UK Professors Co-Edit Social Work Justice Textbook
Two University of Kentucky College of Social Work faculty members co-edited a textbook published in June 2025 to prepare students for addressing systemic inequities in practice.
Natalie Pope, associate professor and director of the Ph.D. program, and Diane Loeffler, senior lecturer, worked with Kalea Benner, dean of Indiana University, on "Social, Racial, Economic, and Environmental Justice: Building Social Work Practice Skills."
The book uses justice as a framework spanning social, racial, economic and environmental dimensions. Each chapter combines historical and policy perspectives with strategies for real-world practice in education, criminal justice, child welfare, housing, health and environmental contexts.
"Justice-informed practice requires both foundational knowledge and the ability to recognize how policies and structures can create or perpetuate harm," Pope said.

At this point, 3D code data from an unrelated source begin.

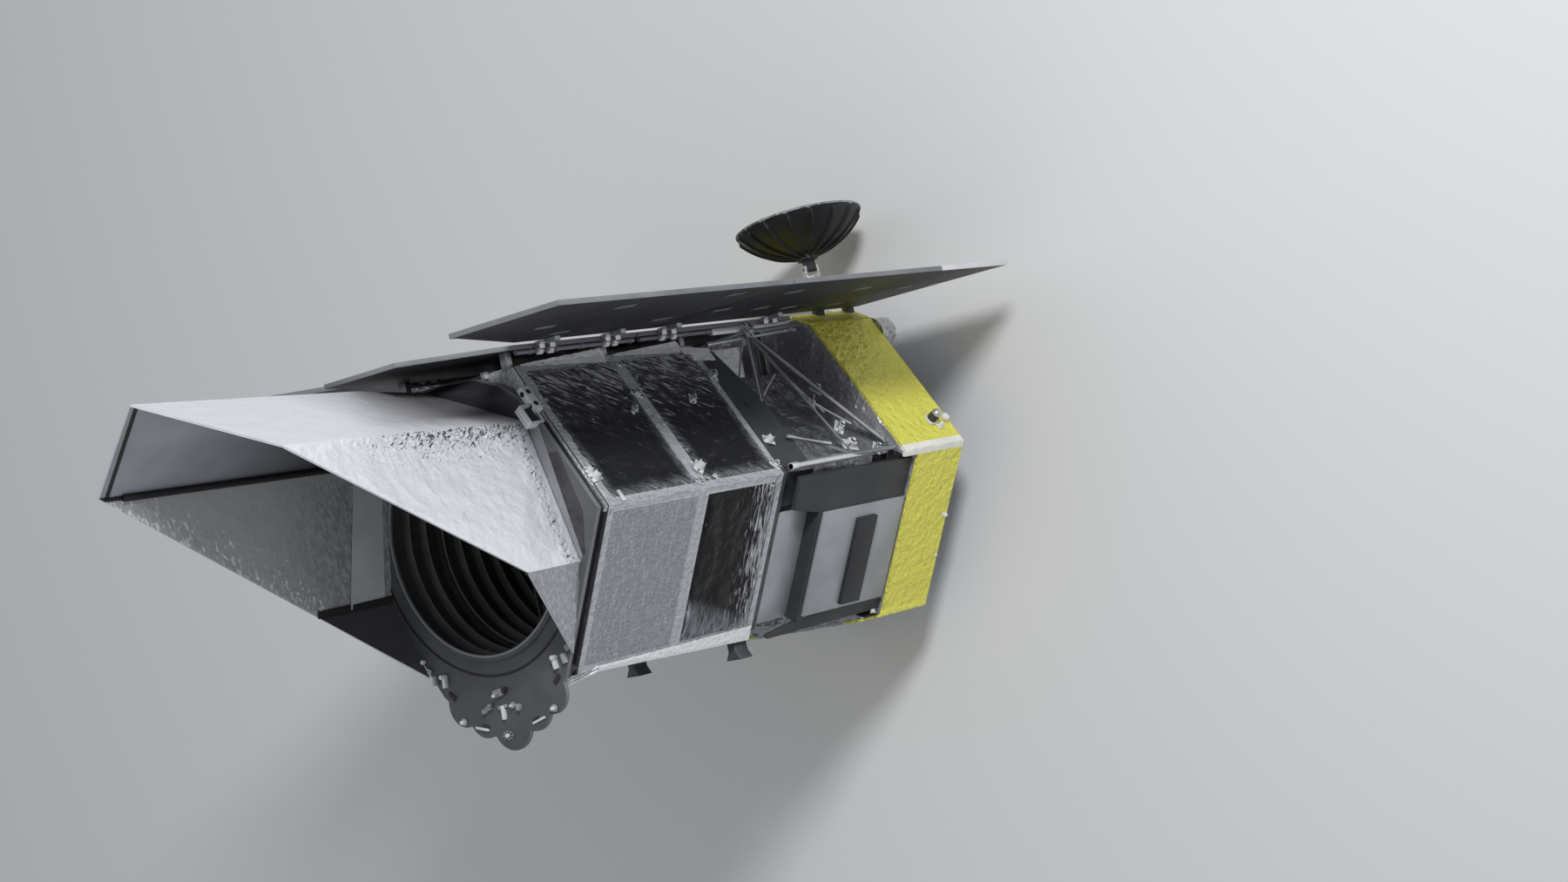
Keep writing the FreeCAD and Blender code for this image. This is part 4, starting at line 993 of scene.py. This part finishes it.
def make_bay():
    """Crumpled film on the bay core, plain deck and cold panel, skirt and closing sheets, and the pale cases."""
    waves = clouded(0.35)
    ridges = ridged(0.24)

    def calm(places):
        """Leaves the blocks behind the radiators plain."""
        return np.where(np.abs(places[:, 0]) * cos_30 - places[:, 1] * sin_30 > 1.43, 0.0, 1.0)

    for node_name in ("bay_core", "barrel_deck", "bay_cold_panel"):
        sheet, lines = skin_of(node_name + "_blanket", node_name, mesh_edge["bay"], True)
        layers = ((waves, 0.05), (ridges, 0.03)) if node_name == "bay_core" else ((waves, 0.014),)
        crumple(sheet, lines, 0.08, layers, extra=calm(places_of(sheet)))
        painted_with(sheet, "core_film" if node_name == "bay_core" else "skirt_grey")
        settled(sheet, [node_name], smooth=30)
    for side, hand, face in (("right", 1, UPPER_RIGHT), ("left", -1, UPPER_LEFT)):
        line = [(-1.05, 4.12), (-0.076, 3.80), (0.476, 3.78), (0.93, 3.79)]
        parts = []
        for (u0, z0), (u1, z1) in zip(line, line[1:]):
            corners = [face_place(face, hand * u, 1.845, z) for u, z in ((u0, 4.40), (u0, z0), (u1, z1), (u1, 4.40))]
            parts.append(slab(corners, 0.005, 6, flip=hand < 0))
        skirt = joined("bay_skirt_" + side, parts)
        everything(skirt)
        bpy.ops.mesh.remove_doubles(threshold=0.0005)
        done()
        dented(skirt, clouded(0.5), 0.02)
        painted_with(skirt, "skirt_grey")
        settled(skirt, smooth=30)
    closing = []
    for hand, face in lower_halves:
        closing.append(block((0, 0, 0), (0.012, 1.53, 0.19), face_frame(face, hand * 0.245, 1.945, 3.724), 0.003))
        closing.append(block((0, 0, 0), (0.70, 0.46, 0.01), face_frame(face, hand * -0.80, 1.78, 4.05), 0.003))
    finished("radiator_closing_sheets", closing, "dark_panel")
    cases = []
    for hand in (1, -1):
        case = block((hand * 0.66, 1.60, 3.52), (0.28, 0.42, 0.72), soft=0.012)
        refined(case, mesh_edge["case"], True)
        dented(case, waves, 0.02)
        cases.append(case)
    finished("bay_pale_cases", cases, "case_film", smooth=30)


def make_drum():
    """Aft drum wrapped in crumpled silver film."""
    drum = taken("aft_drum_film", "aft_drum")
    refined(drum, mesh_edge["drum"], True)
    creases = ridged(0.14)
    waves = clouded(0.12)
    crumple(drum, hard_edges(drum, 1.2), 0.03, ((waves, 0.045), (creases, 0.03)))
    painted_with(drum, "silver_foil")
    settled(drum, ["aft_drum"], smooth=28)


def make_cover_straps(side, hand, at):
    """Inside one half of the cover: dark bands along its folds, a pale strip and a grey hem by its foot."""
    def lerp(a, b, share):
        return at[a].lerp(at[b], share)

    inward = (at["cheek"] - at["foot_sun"]).cross(at["foot_mid"] - at["foot_sun"]).normalized()
    inward = inward if inward.x * hand < 0 else -inward

    def strap(points, thickness, looks, name):
        normal = (points[1] - points[0]).cross(points[2] - points[0])
        if normal.dot(Vector((-hand, -0.4, 0))) < 0:
            points = points[::-1]
        piece = slab(points, thickness)
        bevelled(piece, 0.002, segments=1)
        finished(name + "_" + side, [piece], looks)

    # A pale strip across the foot of the side
    strip = [lerp("foot_sun", "brow", 0.02), lerp("foot_sun", "brow", 0.125),
             at["foot_mid"] + Vector((hand * 0.083, -0.005, 0.6)), at["foot_mid"] + Vector((hand * 0.016, 0, 0.1))]
    strap(strip, 0.006, "lining_strip", "cover_foot_strip")
    # Dark band along the fold above the lower facet
    up = (at["foot_sun"] - at["foot_mid"]).normalized() * 0.07
    strap([at["foot_mid"] + up, at["foot_mid"] - up * 0.4, at["cheek"] - up * 0.3, at["cheek"] + up], 0.03,
          "groove_black", "cover_cheek_band")
    # Dark band on the fold between the boom's end and the mouth
    drop = (at["cheek"] - at["brow"]).normalized() * 0.075
    strap([lerp("foot_sun", "brow", 0.9), at["brow"], at["brow"] + drop, lerp("foot_sun", "brow", 0.9) + drop],
          0.02, "groove_black", "cover_brow_band")
    # Grey hem where the side stands on the plate
    spots = [(1.285, 1.17), (1.715, -0.56), (1.76, -0.50), (1.48, 1.12)]
    hem = slab([Vector((hand * x, y, on_plate)) for x, y in spots], 0.008, flip=hand < 0)
    finished("cover_hem_" + side, [hem], "hem_grey")
    # Dark line inset from the rim of the mouth, along the roof
    back = (at["ridge_rear"] - at["ridge_front"]).normalized()
    strap([at["ridge_front"] + back * 0.05, at["ridge_front"] + back * 0.1,
           at["brow"] + back * 0.12, at["brow"] + back * 0.07], 0.01, "groove_black", "cover_brow_line")


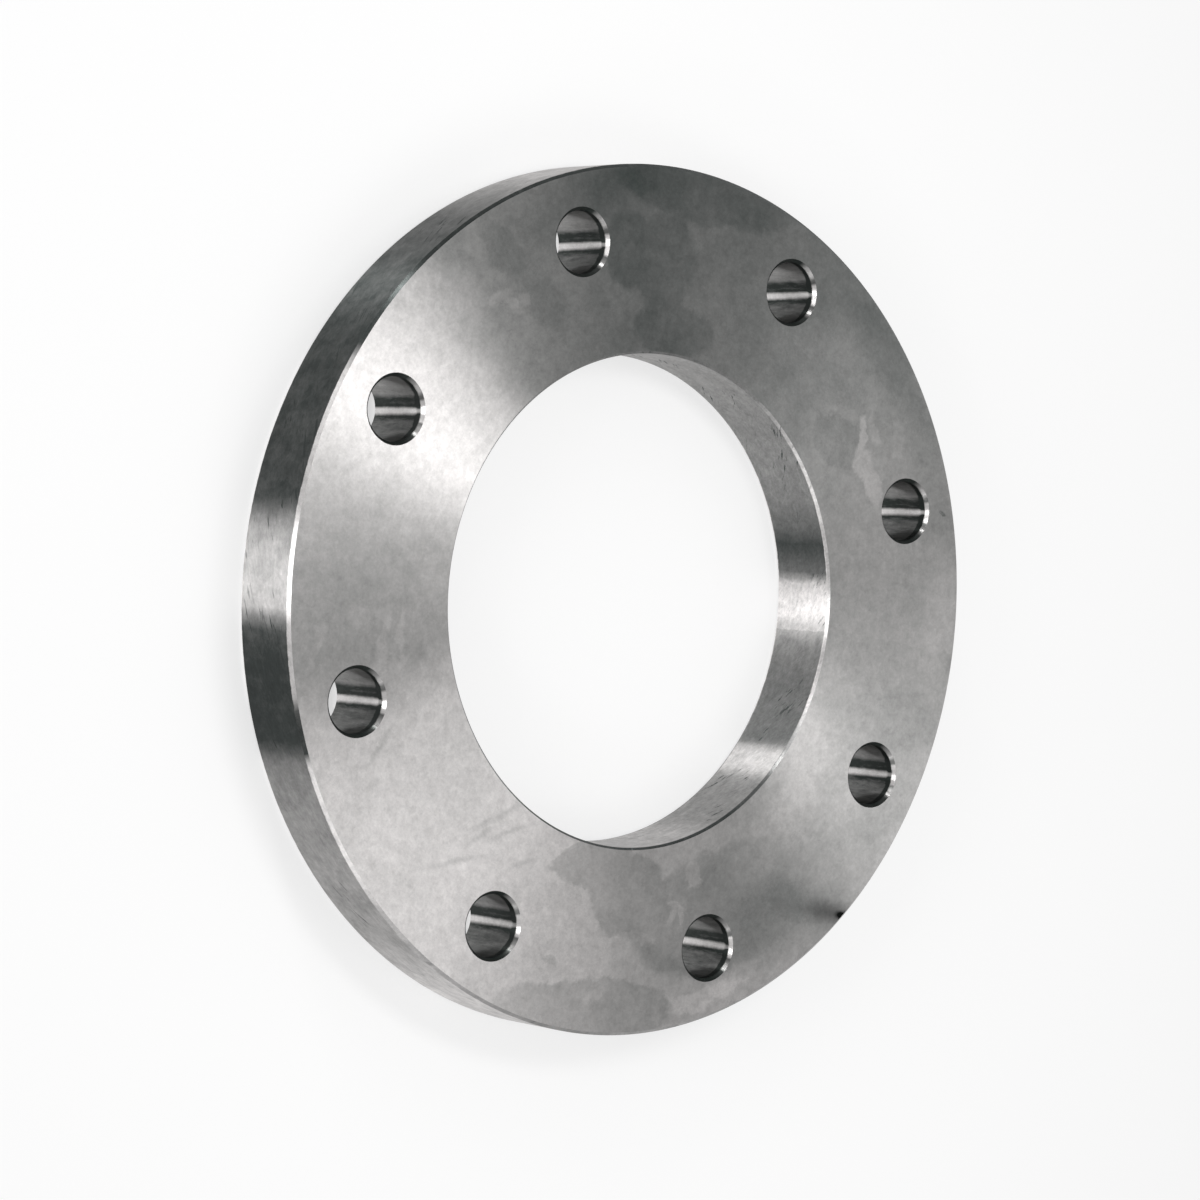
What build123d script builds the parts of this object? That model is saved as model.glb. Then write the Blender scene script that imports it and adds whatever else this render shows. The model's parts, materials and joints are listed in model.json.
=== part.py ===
from build123d import *
import os

# Lap joint flange: a loose backing ring that slips over a pipe's stub end and is bolted to its mate.
# The ring lies flat. Its bore axis is Z, and the middle of its lower face is the origin.
# All lengths are in millimetres and all angles in degrees.

# Turned ring
outside_diameter = 250.0
bore_diameter = 142.0
thickness = 23.0
rim_chamfer = 1.2
bore_chamfer = 1.0

# Drilled bolt holes, spread evenly and straddling the X and Y axes.
# Their circle is set by how far in from the rim their centres lie, which makes it 210 across.
bolt_count = 8
bolt_hole_diameter = 18.0
bolt_centre_to_rim = 20.0
bolt_hole_chamfer = 1.25

outside_radius = outside_diameter / 2
bore_radius = bore_diameter / 2
bolt_circle_radius = outside_radius - bolt_centre_to_rim
bolt_hole_radius = bolt_hole_diameter / 2
first_hole_angle = 180 / bolt_count

with BuildPart() as flange_ring:
    # Section of the plain ring: a rectangle with each of its corners broken at 45 degrees
    with BuildSketch(Plane.XZ) as ring_section:
        with Locations((bore_radius, 0)):
            Rectangle(outside_radius - bore_radius, thickness, align=(Align.MIN, Align.MIN))
        bore_corners = ring_section.vertices().group_by(Axis.X)[0]
        rim_corners = ring_section.vertices().group_by(Axis.X)[-1]
        chamfer(bore_corners, bore_chamfer)
        chamfer(rim_corners, rim_chamfer)
    revolve(axis=Axis.Z)

    # Bolt holes, drilled right through and deburred with a countersink on both faces
    with PolarLocations(bolt_circle_radius, bolt_count, start_angle=first_hole_angle):
        Hole(bolt_hole_radius)
    hole_rims = flange_ring.edges(Select.LAST).filter_by(GeomType.CIRCLE)
    chamfer(hole_rims, bolt_hole_chamfer)

flange_ring.part.label = "flange_ring"

os.makedirs("parts", exist_ok=True)
export_step(flange_ring.part, "parts/flange_ring.step")
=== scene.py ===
import json
import math

import bpy
from mathutils import Matrix, Vector


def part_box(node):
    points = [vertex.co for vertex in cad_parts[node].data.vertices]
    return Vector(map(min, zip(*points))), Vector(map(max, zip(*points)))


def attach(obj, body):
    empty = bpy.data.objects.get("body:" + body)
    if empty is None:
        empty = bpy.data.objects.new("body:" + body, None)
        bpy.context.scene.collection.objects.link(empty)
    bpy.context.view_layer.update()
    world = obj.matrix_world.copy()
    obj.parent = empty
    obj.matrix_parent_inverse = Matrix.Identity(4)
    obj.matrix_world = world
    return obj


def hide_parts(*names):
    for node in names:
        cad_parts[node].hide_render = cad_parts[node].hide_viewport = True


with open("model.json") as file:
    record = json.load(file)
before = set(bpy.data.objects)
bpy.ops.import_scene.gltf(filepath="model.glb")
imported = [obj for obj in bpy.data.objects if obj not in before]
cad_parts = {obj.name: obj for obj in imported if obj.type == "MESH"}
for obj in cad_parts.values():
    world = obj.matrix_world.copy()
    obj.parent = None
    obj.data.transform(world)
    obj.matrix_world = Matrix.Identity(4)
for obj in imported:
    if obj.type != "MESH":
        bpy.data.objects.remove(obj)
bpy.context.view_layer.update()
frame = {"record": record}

# Flange ring
# The real piece is a loose backing flange: one ring of mild steel, cut from plate, faced on both sides,
# turned on the rim, bored to slip over its pipe's stub end, then drilled for eight bolts and deburred.

MM = 0.001

lowest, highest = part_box("flange_ring")
mounts = {mount["name"]: mount["dims"] for mount in frame["record"]["mounts"]}
outside_radius = highest.x
thickness = highest.z - lowest.z
bore_radius = mounts["bore"]["r_mm"] * MM
bolt_circle_radius = mounts["bolts"]["pcd_mm"] / 2 * MM
bolt_count = mounts["bolts"]["count"]
bolt_hole_radius = mounts["bolts"]["hole_r_mm"] * MM
# The bevels are as wide as their bright lines look, which is about 30 percent narrower than the solid's.
rim_chamfer = 0.85 * MM
bore_chamfer = 0.65 * MM
bolt_hole_chamfer = 0.95 * MM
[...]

Pope received the 2021 Rose Dobrof Award from the Journal of Gerontological Social Work for research on cumulative trauma in men over 50 with homelessness histories. Loeffler won the University of Kentucky's Outstanding Teaching Award and participated in the 2025 Rural Investment Summit in Memphis, Tennessee, where she worked with banking, philanthropy and nonprofit leaders on rural economic challenges.
Following the 2022 Eastern Kentucky floods, Pope and Loeffler led a research project examining nonprofit and volunteer responses to the disaster. The project embedded doctoral students as co-investigators. Findings appeared at regional and national conferences and in the "Troublesome Rising" anthology.